Though both sides in principle agreed to host Indonesian observers on either side to monitor their unofficial cease-fire, their arrival has been held up by Thailand’s refusal to let them into the disputed area itself.

Yesterday, however, Foreign Ministry spokesman Koy Kuong said Indonesian Foreign Minister Marty Natalegawa was to travel to Cambodia today and Thailand on Tuesday to see both sides sign Jakarta’s terms for the observers, clearing the way for their arrival.

Mr Kuong said he did not know when exactly the observers would arrive. But the locations Cambodia says it has agreed to seem to place them inside the disputed area, something to which Bangkok is opposed.
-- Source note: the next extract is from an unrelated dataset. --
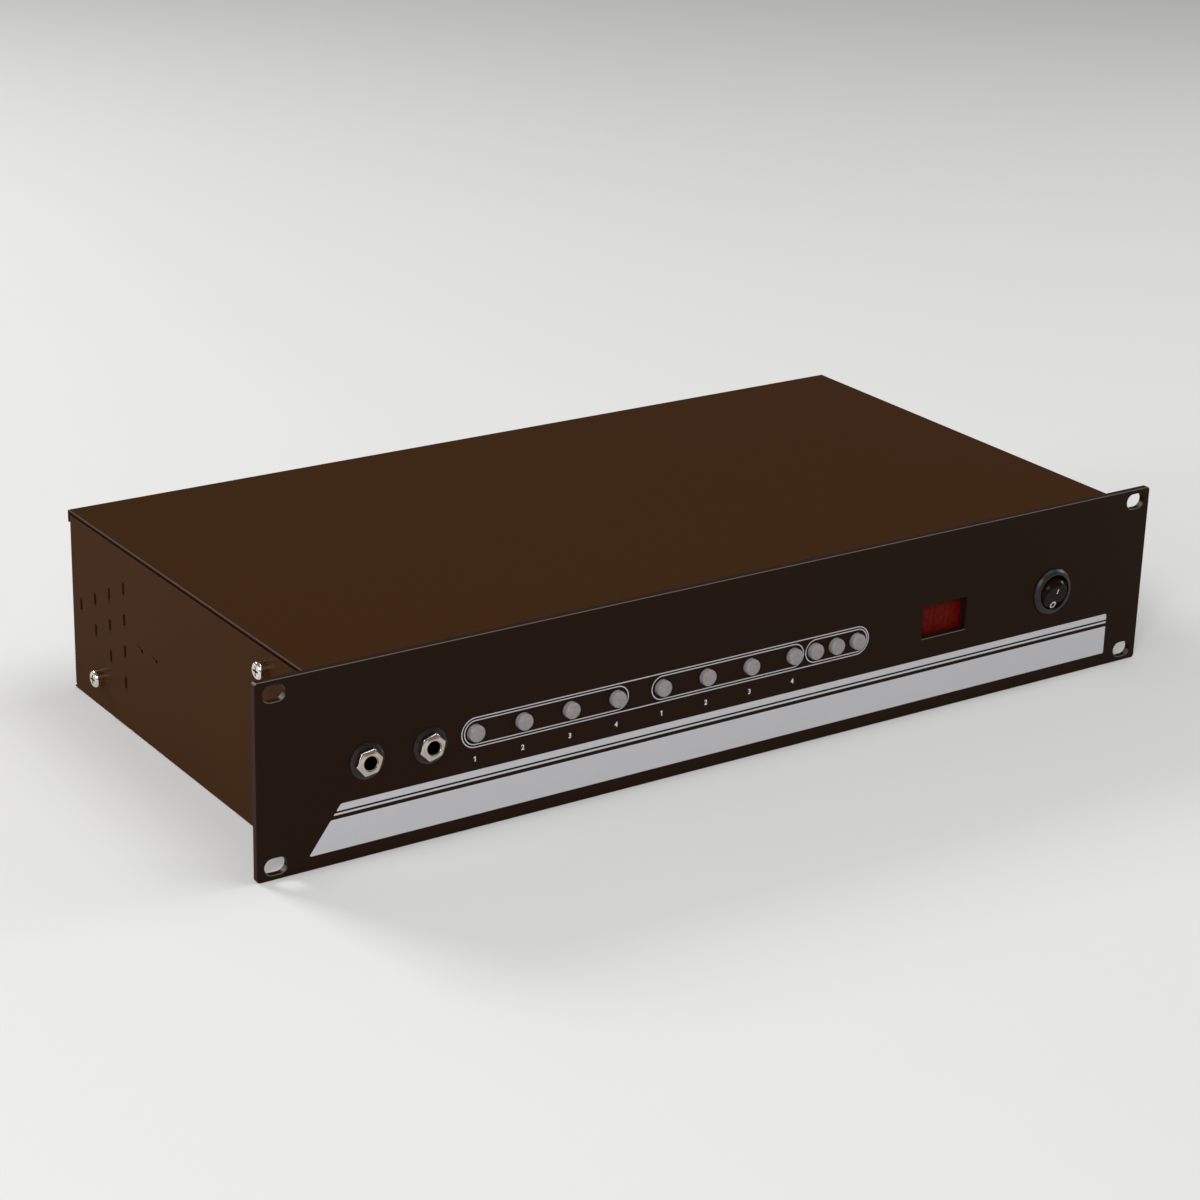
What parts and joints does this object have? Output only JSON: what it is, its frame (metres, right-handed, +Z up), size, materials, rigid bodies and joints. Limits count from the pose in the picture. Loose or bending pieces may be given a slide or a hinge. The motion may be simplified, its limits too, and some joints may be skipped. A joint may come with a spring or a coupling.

As for the border fighting in Oddar Meanchey, Mr Kuong said Cambodia would not immediately be seeking the UN Security Council’s help as it did in February during fighting around Preah Vihear temple.

“Right now, not yet,” he said. “We don’t know the next step.”

Last month, again under Indonesia’s eye in Jakarta, Thai and Cambodian officials reconvened the Joint Boundary Committee for the first time in more than two years in hopes of reigniting border demarcation talks. Though they agreed to send a joint survey team to the site of this week’s fighting, Thailand snubbed military-to-military talks intended to discuss security issues, insisting on holding them in Cambodia or Thailand.

On Saturday, Thailand said it would call for those security talks to resume “at the earliest opportunity.”